Indiacar, Automartindia, Gaadi.com, Zigwheels, Cardekho etc. Some of these players came and went, not being able to make a lasting impact. We kept telling Carwale one thing – to keep focusing on customers. Today I am told that one out of six cars is bought in India today after research is done on Carwale, which is a pretty big number.
Small and focused approach should be the strategy for early stage funds?
For early stage funds like us, what we can hope to do is to create little niche sectors which become big leaders going forward. So, we would rather grow big fishes in small ponds than get into the middle of the ocean and have very small fishes.
Which are other sectors in which you are looking to create niche marketplaces?
Unlike many other funds, we are not waiting to see proof of concept in this sector, we are rather saying is there a need, and can that need be addressed in a way which has sustainable competitive advantage and do we have a team that can execute and can we do with a small sum of money. We like consumer focused businesses, internet businesses and media businesses. Consumer focused businesses allow you to grow a brand very quickly.
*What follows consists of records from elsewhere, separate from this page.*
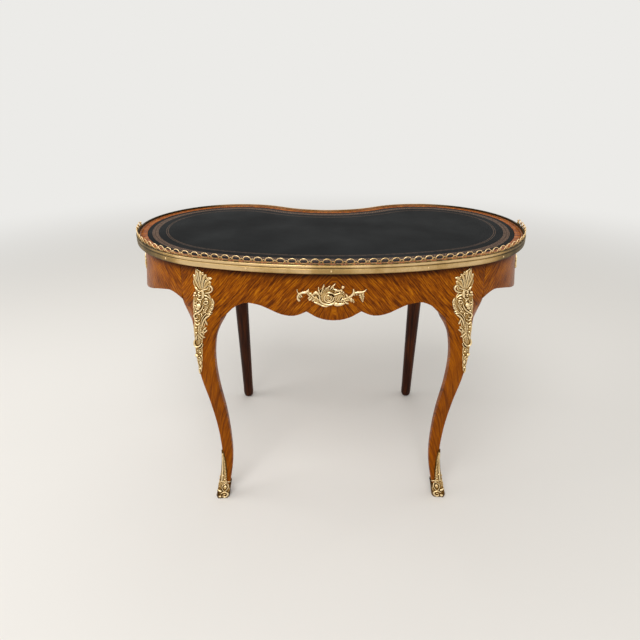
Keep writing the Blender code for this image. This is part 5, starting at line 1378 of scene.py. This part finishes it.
drawer = dict(boardRound=0.6, knobRadius=13.0, knobLength=24.0, knobSides=16,
              knobProfile=((0.00, 0.75), (0.06, 0.78), (0.12, 0.68), (0.20, 0.50), (0.32, 0.42), (0.44, 0.50),
                           (0.54, 0.72), (0.64, 0.94), (0.74, 1.00), (0.84, 0.93), (0.92, 0.74), (0.97, 0.48),
                           (1.00, 0.20)))


def makeKnob():
    radius, length = drawer["knobRadius"], drawer["knobLength"] * mm
    low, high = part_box("drawer_knob")
    level = (low.z + high.z) / 2
    seat = high.y - length
    deselectAll()
    bpy.ops.mesh.primitive_circle_add(vertices=drawer["knobSides"], radius=mm, location=(0, seat, level),
                                      rotation=(pi / 2, 0, 0), fill_type="NGON")
    piece = bpy.context.object
    piece.name = "knob"
    bpy.ops.object.transform_apply(location=True, rotation=True, scale=True)
    editPiece(piece)
    before, place = 1.0, 0.0
    for up, out in drawer["knobProfile"]:
        bpy.ops.mesh.extrude_region_move(TRANSFORM_OT_translate=dict(value=(0, (up - place) * length, 0)))
        size = out * radius / before
        bpy.ops.transform.resize(value=(size, 1, size), center_override=(0, seat, level))
        before, place = out * radius, up
    leaveEdit()
    tidyMesh(piece)
    applyModifier(piece, "SUBSURF", levels=1, render_levels=1)
    evenDarkness(piece, 0.0)
    smoothShade(piece, 60)
    finishPiece(piece, polishedBrass, "drawer", "polished_brass", "drawer_knob")


def makeDrawerBox():
    for part in ("side_left", "side_right", "back", "bottom"):
        piece = copyNode(f"drawer_{part}", f"box_{part}")
        softenEdges(piece, drawer["boardRound"])
        smoothShade(piece, 30)
        finishPiece(piece, bareOak, "drawer", "carcass_wood", f"drawer_{part}")


makeKnob()
makeDrawerBox()
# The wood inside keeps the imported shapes
for node in ("top_board", "drawer_runner_left", "drawer_runner_right", "drawer_kicker_left",
             "drawer_kicker_right", "drawer_stop_left", "drawer_stop_right",
             "glue_block_1", "glue_block_2", "glue_block_3", "glue_block_4"):
    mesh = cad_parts[node].data
    mesh.materials.clear()
    mesh.materials.append(bareOak)
print("drawer made")


# Floor and light: a pale plain floor that fades into the background, and broad soft lights above, which stand
# at x, y, z in metres with their size and power, and look at the middle of the desk

studio = dict(floor="#e9e6e1", floorSize=30.0, fadeFrom=1.6, fadeTo=4.5, background="#ecebe8", world=0.60, aim=0.5,
              lights=((-0.5, -2.0, 3.2, 2.2, 62.0), (-2.6, 0.0, 2.2, 1.6, 22.0), (2.6, 0.6, 2.2, 1.6, 8.0),
                      (0.0, 1.8, 2.8, 2.0, 11.0)))


def makeFloor():
    deselectAll()
    bpy.ops.mesh.primitive_plane_add(size=studio["floorSize"], location=(0, 0, 0))
    floor = bpy.context.object
    floor.name = "floor"
    made, shader = startMaterial("palePlaster", Roughness=0.9, Specular_IOR_Level=0.0)
    flat = addNode(made, "VectorMath", dict(operation="LENGTH"), {0: addNode(made, "TexCoord").outputs["Object"]})
    far = addNode(made, "MapRange", dict(interpolation_type="SMOOTHSTEP"), {
        "Value": flat, "From Min": studio["fadeFrom"], "From Max": studio["fadeTo"]})
    shade = addNode(made, "Mix", dict(data_type="RGBA"), {
        0: far, 6: hexColour(studio["floor"]), 7: hexColour("#000000")})
    wire(made, shader, Base_Color=shade, Emission_Strength=far)
    shader.inputs["Emission Color"].default_value = hexColour(studio["background"])
    floor.data.materials.append(made)


def makeLights():
    for x, y, z, size, power in studio["lights"]:
        deselectAll()
        bpy.ops.object.light_add(type="AREA", location=(x, y, z))
        lamp = bpy.context.object
        lamp.data.size = size
        lamp.data.energy = power
        aim = Vector((0, 0, studio["aim"])) - lamp.location
        lamp.rotation_euler = aim.to_track_quat("-Z", "Y").to_euler()
    world = bpy.data.worlds.new("studio")
    bpy.context.scene.world = world
    world.use_nodes = True
    # The camera, glossy and clear surfaces see the plain background; the object is lit by less of it
    path = addNode(world, "LightPath")
    seen = path.outputs["Is Camera Ray"]
    for kind in ("Is Glossy Ray", "Is Transmission Ray"):
        seen = addNode(world, "Math", dict(operation="MAXIMUM"), {0: seen, 1: path.outputs[kind]})
    strength = addNode(world, "MapRange", inputs={"Value": seen, "To Min": studio["world"], "To Max": 1.0})
    background = world.node_tree.nodes["Background"]
    background.inputs["Color"].default_value = hexColour(studio["background"])
    wire(world, background, Strength=strength)


makeFloor()
makeLights()
print("studio made")
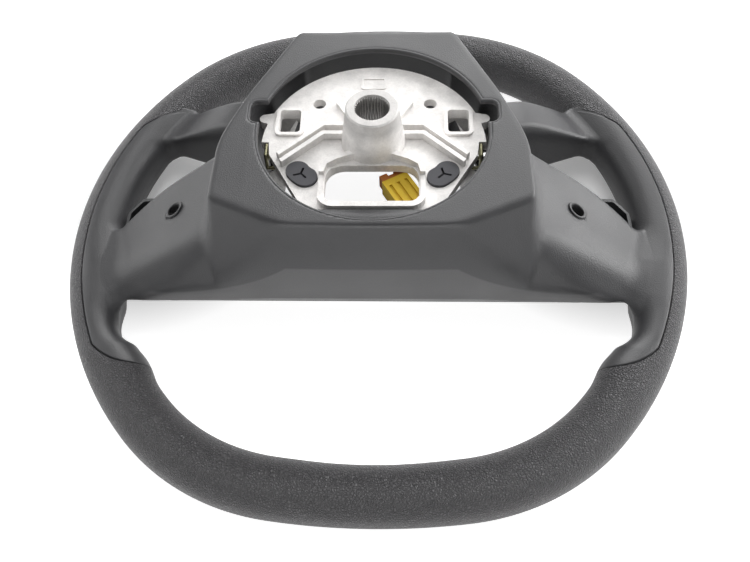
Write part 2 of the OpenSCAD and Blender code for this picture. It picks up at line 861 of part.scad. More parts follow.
module push_button(s) {
    color([0.12, 0.12, 0.13]) translate([button_x, switch_y + s * button_gap / 2, 0]) {
        slab(front_z - button_proud, floor_z + fit + eps) rounded_rect(button_w, button_l, 3);
        slab(floor_z + fit, floor_z + fit + flange_t)
            rounded_rect(button_w + 2 * flange, button_l + 2 * flange, 3.5);
        slab(floor_z + fit + flange_t - eps, mat_z - dome_h - button_travel - 0.1) circle(2.4);
    }
}

module rocker() {
    color([0.12, 0.12, 0.13]) translate([rocker_x, switch_y, 0]) {
        // Cap with two raised ends
        intersection() {
            slab(front_z - button_proud - 1, pivot_z + 2) rounded_rect(rocker_w, rocker_l, 3);
            along_x(-rocker_w / 2, rocker_w / 2) polygon([
                [-rocker_l / 2, front_z - button_proud], [-rocker_l / 6, front_z - button_proud + 0.9],
                [rocker_l / 6, front_z - button_proud + 0.9], [rocker_l / 2, front_z - button_proud],
                [rocker_l / 2, front_z + 1], [rocker_l / 4, pivot_z + 1.4], [-rocker_l / 4, pivot_z + 1.4],
                [-rocker_l / 2, front_z + 1]
            ]);
        }
        // Pivot pins
        along_x(-rocker_w / 2 - button_gap_side - ear_gap - ear_t, rocker_w / 2 + button_gap_side + ear_gap + ear_t)
            translate([0, pivot_z]) circle(pivot_r);
        for (s = [-1, 1])
            translate([0, s * rocker_dome, 0]) slab(pivot_z, mat_z - dome_h - 0.6) circle(1.6);
    }
}

// Trim that closes the front of an upper bar
module bar_trim() {
    color([0.22, 0.23, 0.24]) slab(front_z + 0.5, parting_z - fit) intersection() {
        polygon([[63, 34], [96, 49.6], [134, 66], [126, 83], [88, 66.4], [59, 52]]);
        rim_plan(tube_r + pod_plan_gap);
        translate([block_x - 5 + fit + 1, 12]) rotate(24.7) translate([0, -200]) square([400, 400]);
    }
}

// Rubber bush that guides a pin of the airbag module
module guide_bush() {
    color([0.2, 0.2, 0.21]) difference() {
        slab(plate_z - plate_t - 1, plate_z + bush_proud) kidney();
        // Three slots that meet in a Y
        translate([bush_x, bush_y, 0]) rotate(kidney_turn)
            for (a = [0, 120, 240])
                slab(plate_z - 1, plate_z + bush_proud + 1)
                    rotate(a + 30) translate([0, -0.6]) square([4.2, 1.2]);
    }
}

// Wire spring that snaps over the module's hook, laid round the edge of the plate
module retaining_spring() {
    x = 57 + 0.15 + clip_wire / 2;
    z = plate_z - 1.2;
    color([0.35, 0.34, 0.25]) {
        translate([x, -2.3, z]) rotate([90, 0, 0]) cylinder(d = clip_wire, h = 7.2, $fn = 24);
        for (y = [-2.3, -9.5])
            translate([x, y, z - 10]) cylinder(d = clip_wire, h = 10, $fn = 24);
        for (y = [-2.3, -9.5]) translate([x, y, z]) sphere(d = clip_wire, $fn = 24);
        for (y = [-2.3, -9.5]) translate([x, y, z - 10]) sphere(d = clip_wire, $fn = 24);
        for (y = [-2.3, -9.5])
            translate([x - 6, y, z - 10]) rotate([0, 90, 0]) cylinder(d = clip_wire, h = 6, $fn = 24);
    }
}

// Airbag connector under the window, with its lock and the clip that parks it
plug_l = 30;
plug_w = 15;
plug_t = 10;
plug_turn = -60;
plug_at = [10.5, -19.5];

module at_plug() {
    translate([plug_at.x, plug_at.y, plate_z - plate_t - fit]) rotate([0, 0, plug_turn]) children();
}

module airbag_connector() {
    color([0.85, 0.65, 0.1]) at_plug() difference() {
        translate([2, -plug_w / 2, -plug_t]) cube([plug_l - 2, plug_w, plug_t]);
        for (y = [-4.6, 0, 4.6])
            translate([6, y - 0.8, -1.2]) cube([plug_l, 1.6, 2]);
        translate([plug_l - 6, -plug_w / 2 + 2, -plug_t + 2]) cube([10, plug_w - 4, plug_t - 4]);
    }
}

module connector_lock() {
    color([0.72, 0.36, 0.08]) at_plug() {
        difference() {
            translate([-3, -plug_w / 2 + 1, -plug_t + 1]) cube([5 - fit, plug_w - 2, plug_t - 2]);
            translate([-4, -2, -4]) cube([3, 4, 6]);
        }
    }
}

module connector_clip() {
    color([0.15, 0.15, 0.16]) at_plug() difference() {
        translate([plug_l - 13, -plug_w / 2 - 2 - fit, -plug_t - 2 - fit])
            cube([8, plug_w + 4 + 2 * fit, plug_t + 2 + fit]);
        translate([plug_l - 14, -plug_w / 2 - fit, -plug_t - fit])
            cube([10, plug_w + 2 * fit, plug_t + 5]);
    }
}

module cover_screws() {
    color("gray") mirrored() translate([access_x, access_y, 0]) difference() {
        union() {
            slab(pad_z + 2 * fit + boss_floor, pad_z + 2 * fit + boss_floor + head_t) circle(head_r);
            slab(pad_z - 10, pad_z + 2 * fit + boss_floor + eps) circle(cover_screw_r);
        }
        slab(pad_z + boss_floor + 1.6, pad_z + 20) circle(1.9, $fn = 6);
    }
}

module pod_screws() {
    color("gray") mirrored() at_posts() difference() {
        union() {
            slab(back_z + back_t + stack_fit, back_z + back_t + stack_fit + screw_head_t) circle(screw_head_r);
            slab(mat_z - 3, back_z + back_t + stack_fit + eps) circle(screw_r - 0.1 - 0.03);
        }
        slab(back_z + back_t + 0.9, back_z + 10) circle(1, $fn = 6);
    }
}

armature();
rim_foam();
rear_cover();
front_bezel();
mirror([1, 0, 0]) pod();  // left_pod
pod();  // right_pod
mirror([1, 0, 0]) pod_back();  // left_pod_back
pod_back();  // right_pod_back
mirror([1, 0, 0]) key_mat();  // left_key_mat
key_mat();  // right_key_mat
mirror([1, 0, 0]) switch_board();  // left_switch_board
switch_board();  // right_switch_board
mirror([1, 0, 0]) push_button(1);  // left_upper_button
mirror([1, 0, 0]) push_button(-1);  // left_lower_button
push_button(1);  // right_upper_button
push_button(-1);  // right_lower_button
mirror([1, 0, 0]) rocker();  // left_rocker
rocker();  // right_rocker
mirror([1, 0, 0]) bar_trim();  // left_bar_trim
bar_trim();  // right_bar_trim
mirror([1, 0, 0]) guide_bush();  // left_guide_bush
guide_bush();  // right_guide_bush
mirror([1, 0, 0]) retaining_spring();  // left_retaining_spring
retaining_spring();  // right_retaining_spring
airbag_connector();
connector_lock();
connector_clip();
cover_screws();
pod_screws();
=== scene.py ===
"""A car steering wheel seen from its column side, dressed over its CAD frame.

The rim's skin and the grip backs are grids of two angles, and the rear cover is the zero level of a distance
field worked out on a lattice. Everything else keeps its CAD solid and gets a finish.
"""
import logging
from dataclasses import dataclass
from enum import Enum
from typing import Callable, Sequence

import bmesh
import bpy
import numpy as np
from mathutils import Matrix


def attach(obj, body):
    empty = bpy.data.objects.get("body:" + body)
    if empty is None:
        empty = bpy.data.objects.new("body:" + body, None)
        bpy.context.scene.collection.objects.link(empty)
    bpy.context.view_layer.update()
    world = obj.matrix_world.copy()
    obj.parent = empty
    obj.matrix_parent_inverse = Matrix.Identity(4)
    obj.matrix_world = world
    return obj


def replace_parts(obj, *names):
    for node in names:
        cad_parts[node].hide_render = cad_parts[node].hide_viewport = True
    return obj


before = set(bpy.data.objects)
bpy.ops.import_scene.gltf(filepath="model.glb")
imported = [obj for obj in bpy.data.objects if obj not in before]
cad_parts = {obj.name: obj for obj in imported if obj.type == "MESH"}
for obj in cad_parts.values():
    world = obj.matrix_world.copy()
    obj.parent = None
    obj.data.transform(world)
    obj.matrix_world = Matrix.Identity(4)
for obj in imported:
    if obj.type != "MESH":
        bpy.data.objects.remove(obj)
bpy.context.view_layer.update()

LOG = logging.getLogger("steering_wheel")
MM = 0.001
Array = np.ndarray
Field = Callable[[Array], Array]
Colour = tuple[float, float, float]


class Body(Enum):
    """Bodies of the frame that pieces ride on."""

    WHEEL = "wheel"


# ---------------------------------------------------------------- node graphs


class Graph:
    """The node tree of a material or a world, built with short calls."""

    def __init__(self, name: str, world: bool = False) -> None:
        """Starts an empty tree.

        Args:
            name: Name of the material or world.
            world: Whether the tree belongs to a world.
        """
        self.owner = (bpy.data.worlds if world else bpy.data.materials).new(name)
        self.owner.use_nodes = True
        self.tree = self.owner.node_tree
        self.tree.nodes.clear()
        self.out = self.node("OutputWorld" if world else "OutputMaterial").inputs["Surface"]
        self.coords = self.node("TexCoord").outputs["Object"]

    def node(self, kind: str, inputs: dict | None = None, **settings):
        """Adds one node.

        Args:
            kind: Blender's type name after ShaderNode.
            inputs: Values or sockets by input name or number.
            settings: Properties of the node.

        Returns:
            The new node.
        """
        new = self.tree.nodes.new("ShaderNode" + kind)
        for key, value in settings.items():
            setattr(new, key, value)
        for key, value in (inputs or {}).items():
            if isinstance(value, bpy.types.NodeSocket):
                self.tree.links.new(value, new.inputs[key])
            else:
                new.inputs[key].default_value = value
        return new

    def noise(self, scale: float, detail: float = 2.0, rough: float = 0.5):
        """A noise socket between 0 and 1, with scale in cycles per metre."""
        inputs = {"Vector": self.coords, "Scale": scale, "Detail": detail, "Roughness": rough}
        return self.node("TexNoise", inputs).outputs["Fac"]

    def cells(self, scale: float, smooth: float):
        """A socket with the distance to the nearest of many scattered points."""
        return self.node(
            "TexVoronoi", {"Vector": self.coords, "Scale": scale, "Smoothness": smooth}, feature="SMOOTH_F1"
        ).outputs["Distance"]

    def span(self, value, low: float, high: float, to_low: float, to_high: float):
        """Carries a socket's range low to high over to another range."""
        return self.node(
            "MapRange", {"Value": value, "From Min": low, "From Max": high, "To Min": to_low, "To Max": to_high}
        ).outputs["Result"]

    def math(self, operation: str, first, second):
        """One step of arithmetic on sockets or numbers."""
        return self.node("Math", {0: first, 1: second}, operation=operation).outputs[0]

    def total(self, *terms):
        """The sum of pairs of a socket and its weight, where a weight of 1 adds the socket as it is."""
        parts = [socket if weight == 1 else self.math("MULTIPLY", socket, weight) for socket, weight in terms]
        result = parts[0]
        for part in parts[1:]:
            result = self.math("ADD", result, part)
        return result

    def product(self, first, *others):
        """The product of sockets."""
        for other in others:
            first = self.math("MULTIPLY", first, other)
        return first

    def axes(self):
        """The three sockets of the Object coordinates, in metres."""
        return self.node("SeparateXYZ", {0: self.coords}).outputs[:]

    def mix(self, factor, first: Colour, second: Colour):
        """Mixes two colours by a socket."""
        made = self.node("Mix", {"Factor": factor}, data_type="RGBA")
        for slot, colour in ((6, first), (7, second)):
            if isinstance(colour, bpy.types.NodeSocket):
                self.tree.links.new(colour, made.inputs[slot])
            else:
                made.inputs[slot].default_value = (*colour, 1.0)
        return made.outputs[2]

    def bump(self, height, distance: float):
        """Turns a height socket into a normal, with distance as the metres that a height of 1 stands for."""
        return self.node("Bump", {"Height": height, "Distance": distance, "Strength": 1.0}).outputs["Normal"]

    def shade(self, **inputs) -> bpy.types.Material:
        """Ends the graph in one Principled shader.

        Args:
            inputs: Its inputs, with an underscore for each space of the name.

        Returns:
            The finished material.
        """
        names = {key.replace("_", " "): value for key, value in inputs.items()}
        for key, value in names.items():
            if isinstance(value, tuple) and len(value) == 3:
                names[key] = (*value, 1.0)
        shader = self.node("BsdfPrincipled", names)
        self.tree.links.new(shader.outputs[0], self.out)
        return self.owner


# ------------------------------------------------------------------- finishes


def tint(colour: Colour, factor: float, lift: float = 0.0) -> Colour:
    """A colour times a factor, plus a lift, up to 1."""
    return tuple(min(1.0, c * factor + lift) for c in colour)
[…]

Today in India, there are 100 million internet users. Four years ago, there was no mobile internet usage and now it is one of the fastest growing market in India. We can partly credit ourselves, but it really the fundamentals that have improved so dramatically, that it is a good time to be in the internet business.
What do you think about exits of internet based businesses?
There are a couple of other companies which are going for an IPO. The conventional wisdom is that you need Rs 500 crores for IPOs, I don’t believe so. I think if you are in a hot sector, you are unique in that space, you can do an IPO at Rs 30 crores to Rs 40 crores. A lot of our belief is very contrarian. But I can say from my experience, I took a company- Geodesic public from Rs 4 crores in revenues.
Naukri was about Rs 60 crores when it went IPO, 123Greetings was Rs 22 crores, when it went IPO. The key thing is not IPO, but to get enough market support for your stock. The IPO is not the end, it is the beginning. If you look at all the internet enabled companies, there valuation is more than 4X-5X, and not 1.5X or 2X.
Do you have companies in your portfolio going for an IPO?
Our companies are at various stages of growth and it will be really great of we can. If you look at the number of internet companies out there, how many of them are profitable? We have a few of our companies going IPO next year.
You also closed Seedfund II. How are LPs reading the early stage market?
We have closed the fund. From the LP’s point of view, there are lots of growth funds with $100-150 million, fighting with each other for deals because of which deals get priced very highly and there is not enough which is left on table. After looking at so much of competition and spreads narrowing out there, they are looking at different avenues where money can actually to be made. They are looking at much smaller sized funds, thinking that they can have a play here also. They are looking at a balanced portfolio.